▶ [Task brief]
Below is a block of records; repeat all of them exactly.

========

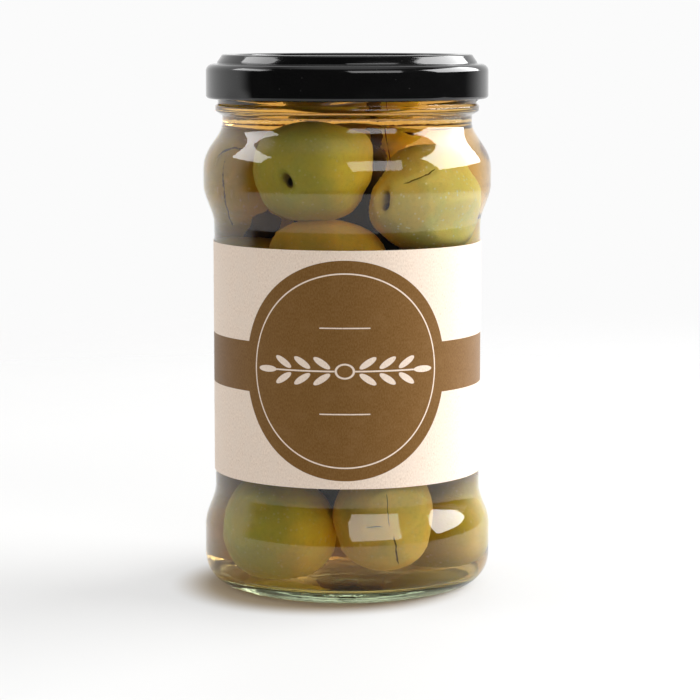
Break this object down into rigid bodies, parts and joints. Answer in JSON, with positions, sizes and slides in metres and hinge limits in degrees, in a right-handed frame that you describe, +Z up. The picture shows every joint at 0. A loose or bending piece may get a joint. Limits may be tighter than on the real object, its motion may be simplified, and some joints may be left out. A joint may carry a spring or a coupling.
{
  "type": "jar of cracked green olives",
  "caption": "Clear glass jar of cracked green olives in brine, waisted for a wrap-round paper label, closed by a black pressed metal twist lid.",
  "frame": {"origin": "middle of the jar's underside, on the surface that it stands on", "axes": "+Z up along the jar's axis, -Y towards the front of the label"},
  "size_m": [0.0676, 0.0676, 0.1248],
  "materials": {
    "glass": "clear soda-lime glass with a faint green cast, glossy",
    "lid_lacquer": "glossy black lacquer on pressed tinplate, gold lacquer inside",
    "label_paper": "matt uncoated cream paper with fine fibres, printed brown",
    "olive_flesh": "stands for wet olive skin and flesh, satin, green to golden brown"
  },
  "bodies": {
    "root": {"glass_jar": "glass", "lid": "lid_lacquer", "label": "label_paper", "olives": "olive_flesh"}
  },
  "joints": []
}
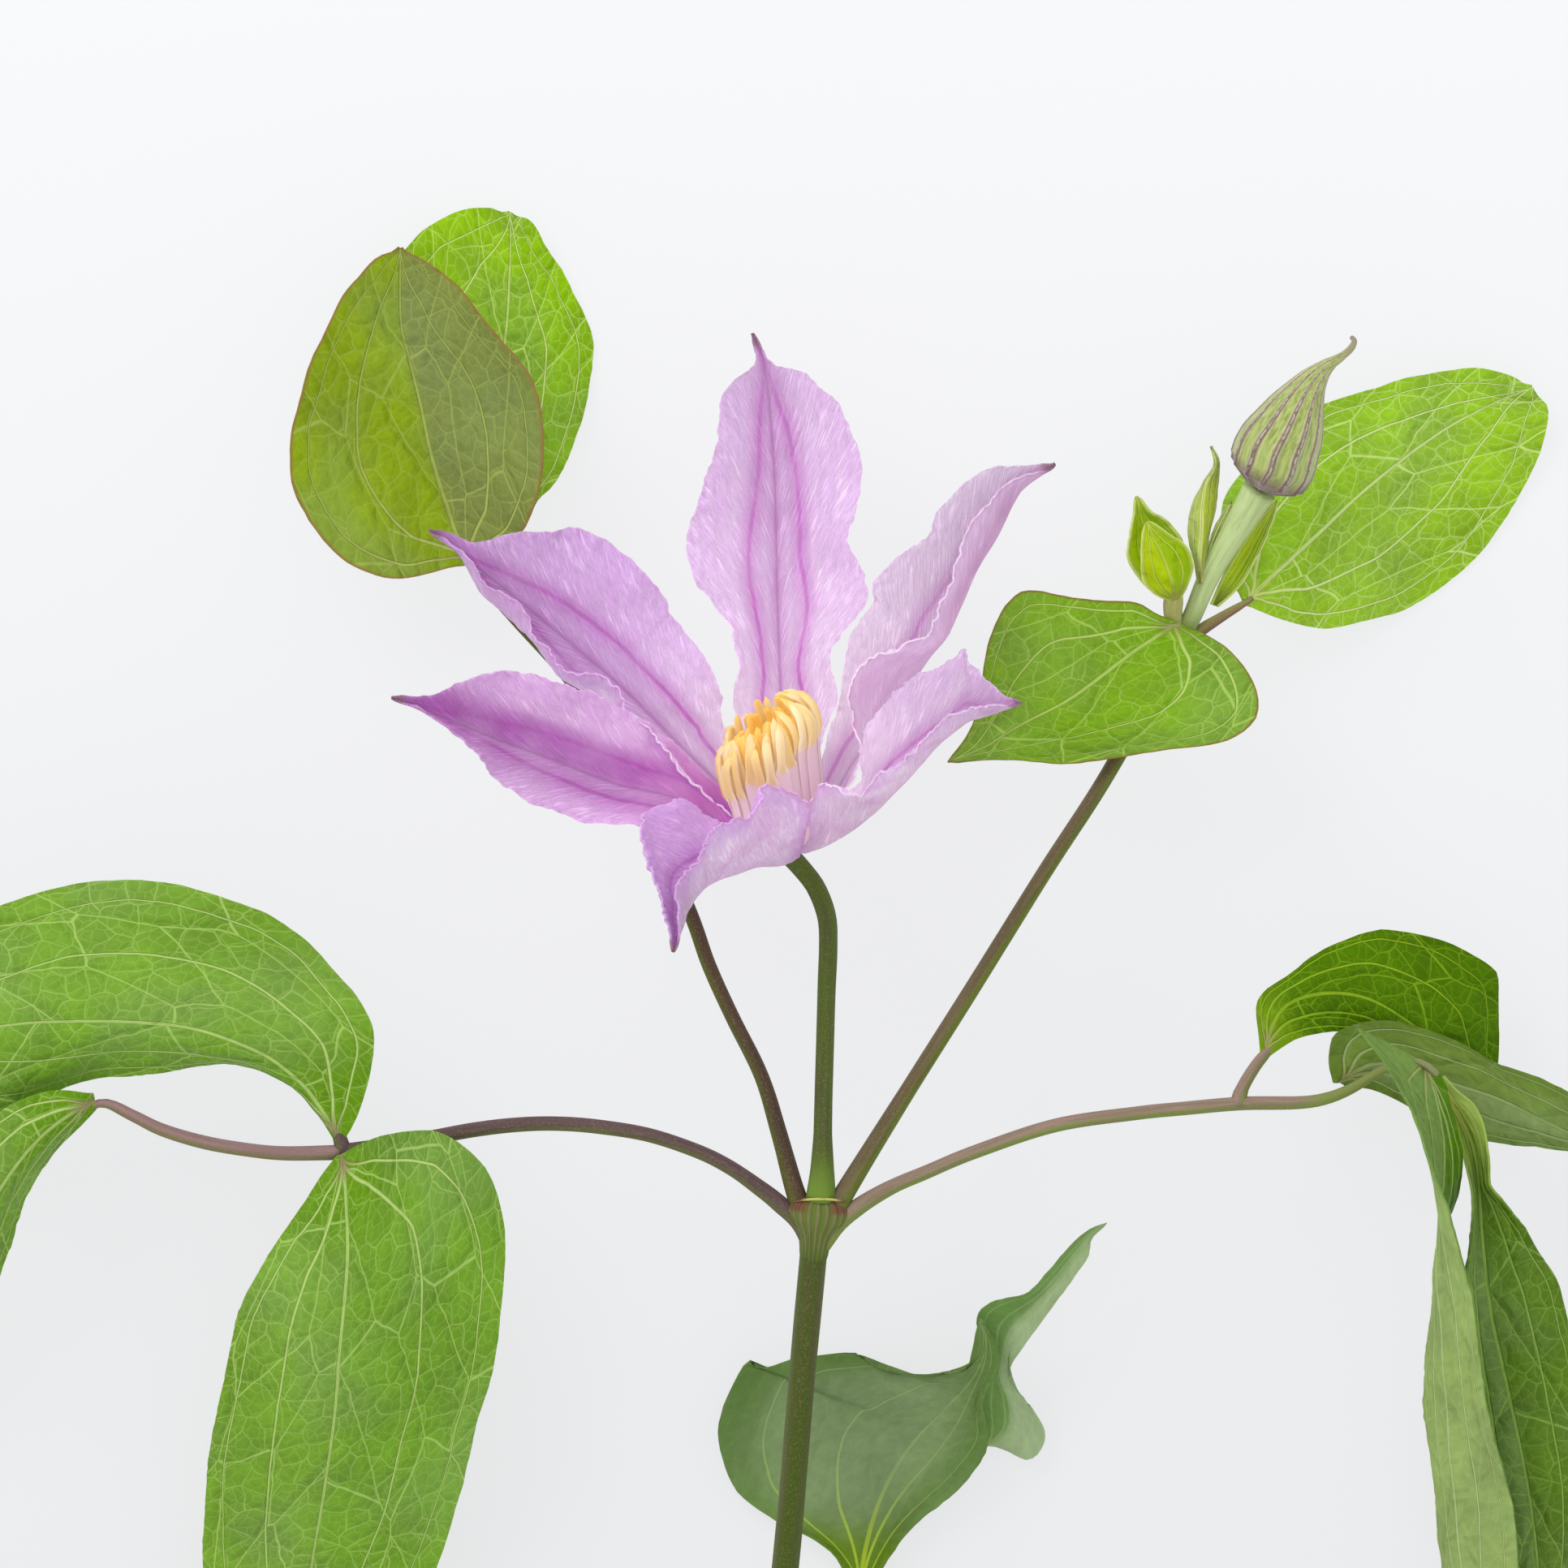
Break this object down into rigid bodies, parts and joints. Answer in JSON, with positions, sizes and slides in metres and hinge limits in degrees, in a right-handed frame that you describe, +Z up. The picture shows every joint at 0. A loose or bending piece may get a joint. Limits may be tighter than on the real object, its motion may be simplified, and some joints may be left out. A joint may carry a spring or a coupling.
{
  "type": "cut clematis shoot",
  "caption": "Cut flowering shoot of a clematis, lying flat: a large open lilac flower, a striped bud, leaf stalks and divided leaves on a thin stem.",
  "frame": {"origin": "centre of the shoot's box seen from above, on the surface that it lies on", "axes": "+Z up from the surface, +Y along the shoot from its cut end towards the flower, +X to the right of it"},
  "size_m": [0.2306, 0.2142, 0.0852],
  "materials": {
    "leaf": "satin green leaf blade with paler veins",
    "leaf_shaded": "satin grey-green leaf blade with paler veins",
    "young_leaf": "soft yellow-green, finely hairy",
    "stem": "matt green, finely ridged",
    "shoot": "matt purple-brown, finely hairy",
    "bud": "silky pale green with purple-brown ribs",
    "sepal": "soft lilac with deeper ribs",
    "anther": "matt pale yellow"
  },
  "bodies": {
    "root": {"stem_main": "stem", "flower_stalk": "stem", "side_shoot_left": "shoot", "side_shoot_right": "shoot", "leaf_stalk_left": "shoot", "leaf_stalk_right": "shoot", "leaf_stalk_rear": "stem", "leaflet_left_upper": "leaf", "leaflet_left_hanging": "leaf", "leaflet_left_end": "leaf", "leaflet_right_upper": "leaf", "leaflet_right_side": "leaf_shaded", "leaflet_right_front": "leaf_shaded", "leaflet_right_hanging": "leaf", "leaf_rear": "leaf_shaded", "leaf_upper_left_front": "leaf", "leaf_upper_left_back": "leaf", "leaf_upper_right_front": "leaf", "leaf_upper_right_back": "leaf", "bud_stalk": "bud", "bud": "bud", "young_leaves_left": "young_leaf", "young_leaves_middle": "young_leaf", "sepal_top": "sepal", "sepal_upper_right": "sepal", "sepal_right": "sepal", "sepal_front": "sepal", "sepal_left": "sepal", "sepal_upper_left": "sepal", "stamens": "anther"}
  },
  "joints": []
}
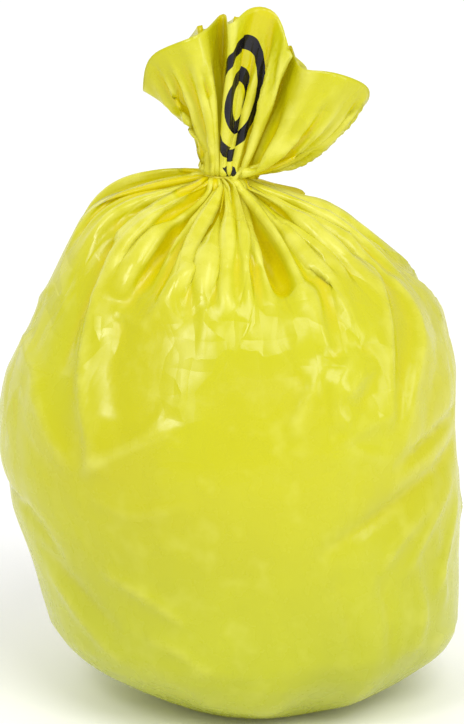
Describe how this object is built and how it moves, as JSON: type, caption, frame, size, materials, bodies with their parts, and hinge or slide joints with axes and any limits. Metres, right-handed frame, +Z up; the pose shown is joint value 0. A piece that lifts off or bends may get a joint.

========

▶ [Expected answer]
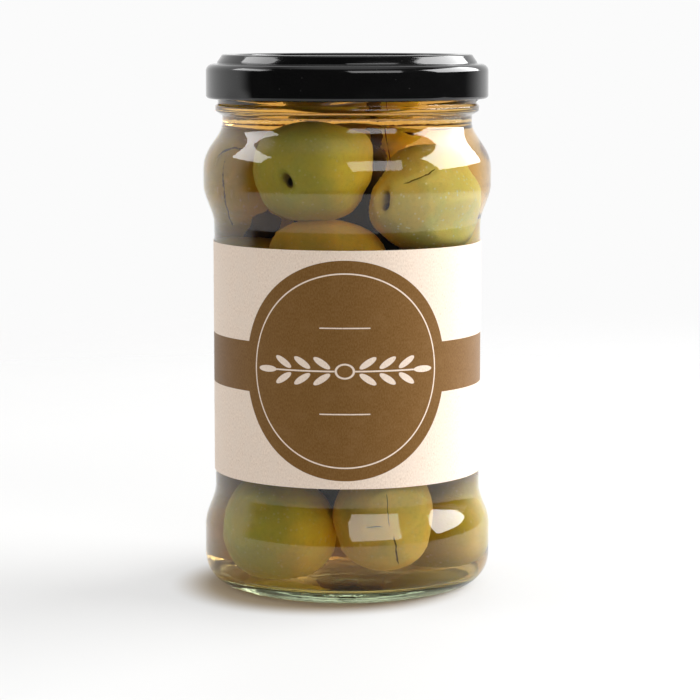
Break this object down into rigid bodies, parts and joints. Answer in JSON, with positions, sizes and slides in metres and hinge limits in degrees, in a right-handed frame that you describe, +Z up. The picture shows every joint at 0. A loose or bending piece may get a joint. Limits may be tighter than on the real object, its motion may be simplified, and some joints may be left out. A joint may carry a spring or a coupling.
{
  "type": "jar of cracked green olives",
  "caption": "Clear glass jar of cracked green olives in brine, waisted for a wrap-round paper label, closed by a black pressed metal twist lid.",
  "frame": {"origin": "middle of the jar's underside, on the surface that it stands on", "axes": "+Z up along the jar's axis, -Y towards the front of the label"},
  "size_m": [0.0676, 0.0676, 0.1248],
  "materials": {
    "glass": "clear soda-lime glass with a faint green cast, glossy",
    "lid_lacquer": "glossy black lacquer on pressed tinplate, gold lacquer inside",
    "label_paper": "matt uncoated cream paper with fine fibres, printed brown",
    "olive_flesh": "stands for wet olive skin and flesh, satin, green to golden brown"
  },
  "bodies": {
    "root": {"glass_jar": "glass", "lid": "lid_lacquer", "label": "label_paper", "olives": "olive_flesh"}
  },
  "joints": []
}
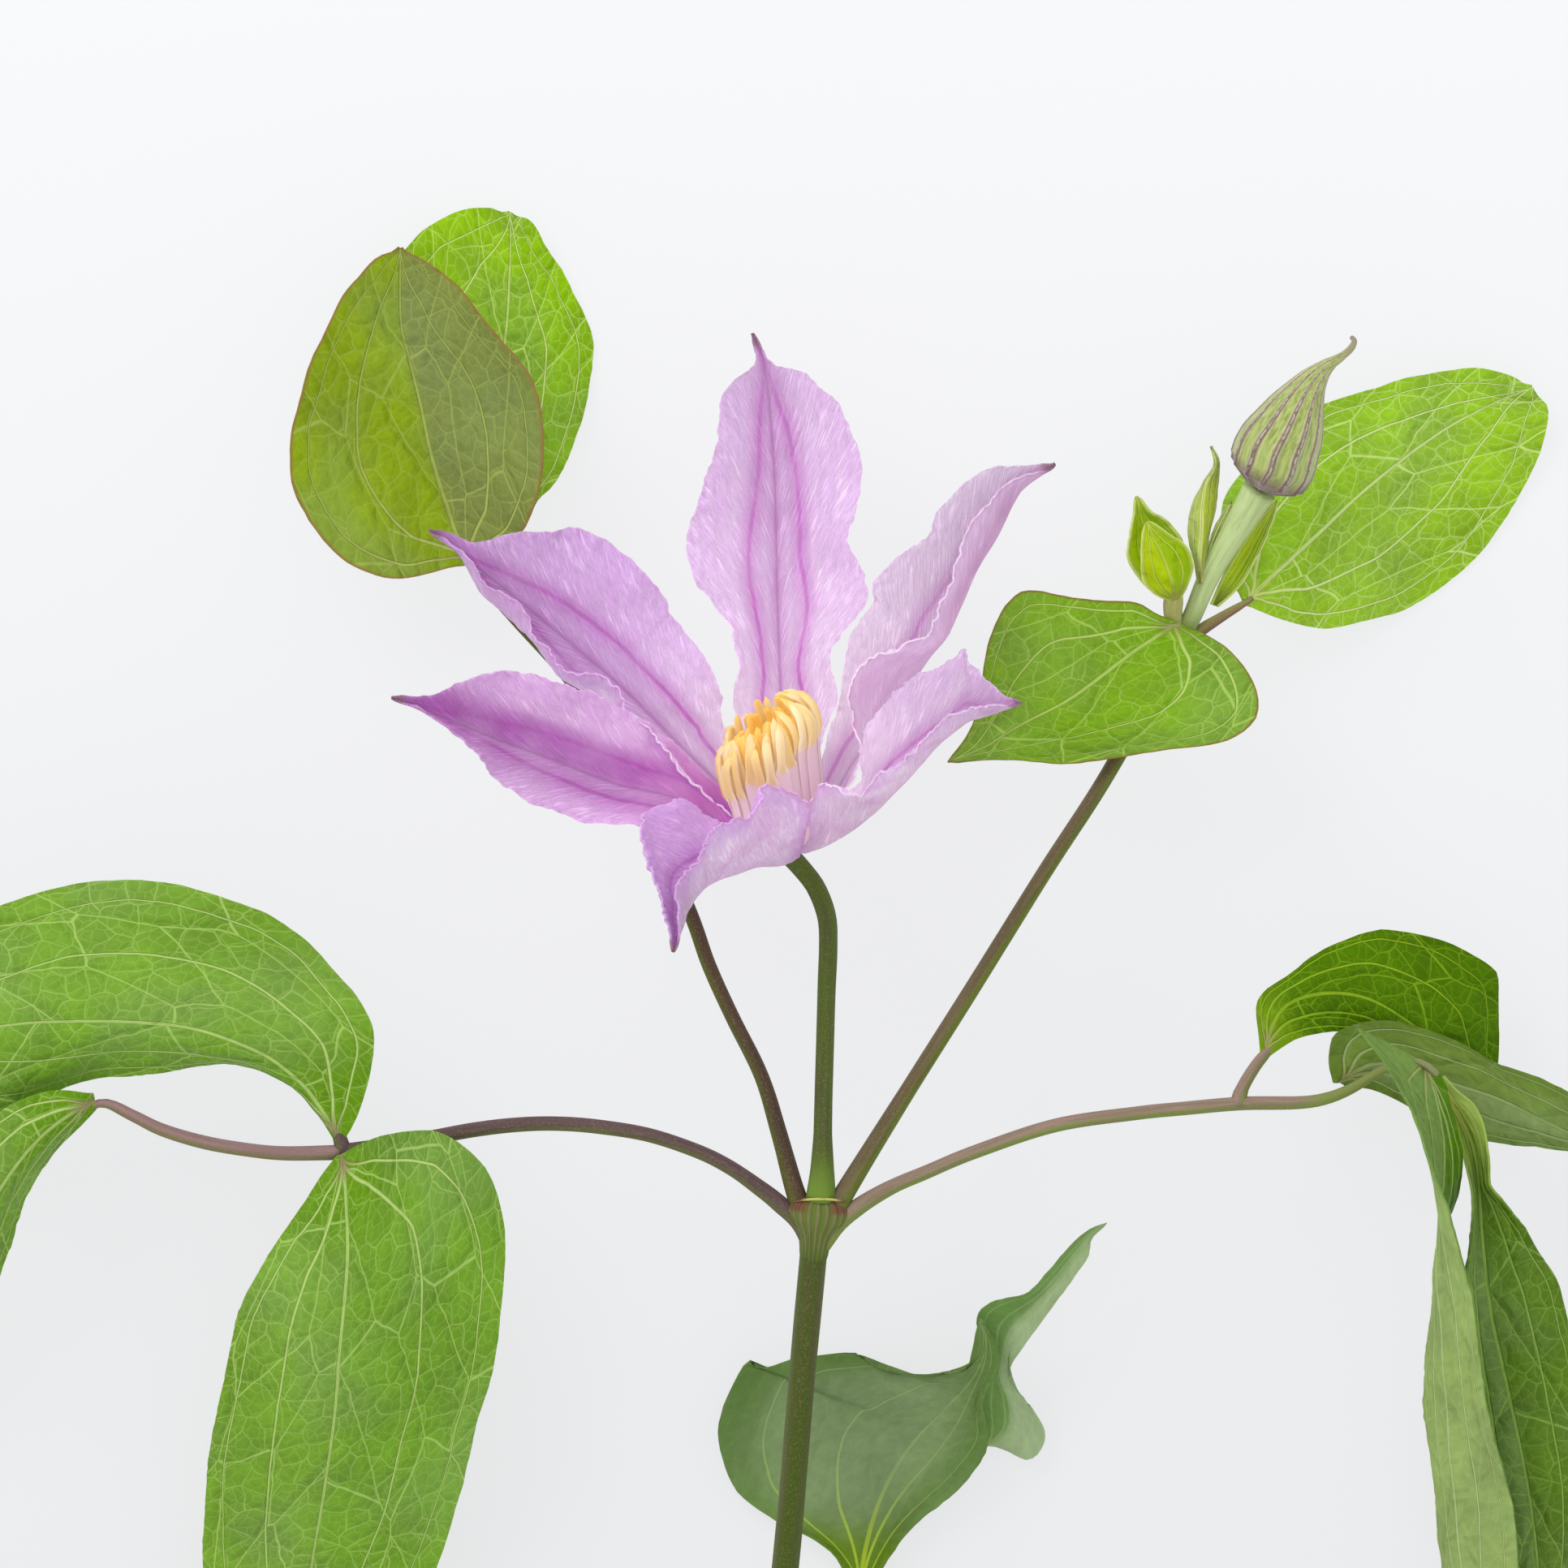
Break this object down into rigid bodies, parts and joints. Answer in JSON, with positions, sizes and slides in metres and hinge limits in degrees, in a right-handed frame that you describe, +Z up. The picture shows every joint at 0. A loose or bending piece may get a joint. Limits may be tighter than on the real object, its motion may be simplified, and some joints may be left out. A joint may carry a spring or a coupling.
{
  "type": "cut clematis shoot",
  "caption": "Cut flowering shoot of a clematis, lying flat: a large open lilac flower, a striped bud, leaf stalks and divided leaves on a thin stem.",
  "frame": {"origin": "centre of the shoot's box seen from above, on the surface that it lies on", "axes": "+Z up from the surface, +Y along the shoot from its cut end towards the flower, +X to the right of it"},
  "size_m": [0.2306, 0.2142, 0.0852],
  "materials": {
    "leaf": "satin green leaf blade with paler veins",
    "leaf_shaded": "satin grey-green leaf blade with paler veins",
    "young_leaf": "soft yellow-green, finely hairy",
    "stem": "matt green, finely ridged",
    "shoot": "matt purple-brown, finely hairy",
    "bud": "silky pale green with purple-brown ribs",
    "sepal": "soft lilac with deeper ribs",
    "anther": "matt pale yellow"
  },
  "bodies": {
    "root": {"stem_main": "stem", "flower_stalk": "stem", "side_shoot_left": "shoot", "side_shoot_right": "shoot", "leaf_stalk_left": "shoot", "leaf_stalk_right": "shoot", "leaf_stalk_rear": "stem", "leaflet_left_upper": "leaf", "leaflet_left_hanging": "leaf", "leaflet_left_end": "leaf", "leaflet_right_upper": "leaf", "leaflet_right_side": "leaf_shaded", "leaflet_right_front": "leaf_shaded", "leaflet_right_hanging": "leaf", "leaf_rear": "leaf_shaded", "leaf_upper_left_front": "leaf", "leaf_upper_left_back": "leaf", "leaf_upper_right_front": "leaf", "leaf_upper_right_back": "leaf", "bud_stalk": "bud", "bud": "bud", "young_leaves_left": "young_leaf", "young_leaves_middle": "young_leaf", "sepal_top": "sepal", "sepal_upper_right": "sepal", "sepal_right": "sepal", "sepal_front": "sepal", "sepal_left": "sepal", "sepal_upper_left": "sepal", "stamens": "anther"}
  },
  "joints": []
}
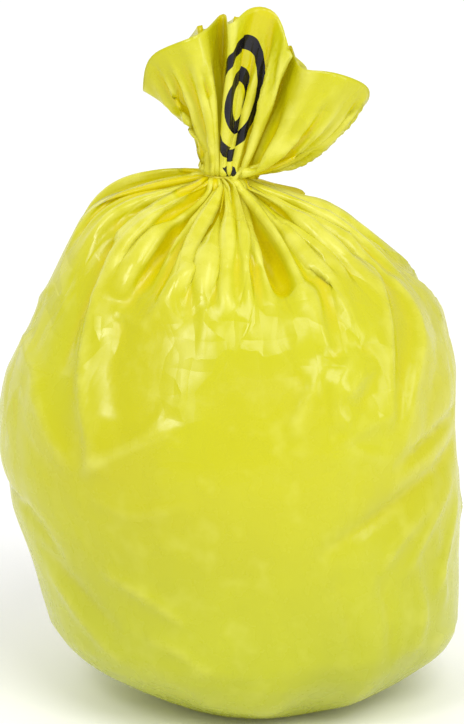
Describe how this object is built and how it moves, as JSON: type, caption, frame, size, materials, bodies with their parts, and hinge or slide joints with axes and any limits. Metres, right-handed frame, +Z up; the pose shown is joint value 0. A piece that lifts off or bends may get a joint.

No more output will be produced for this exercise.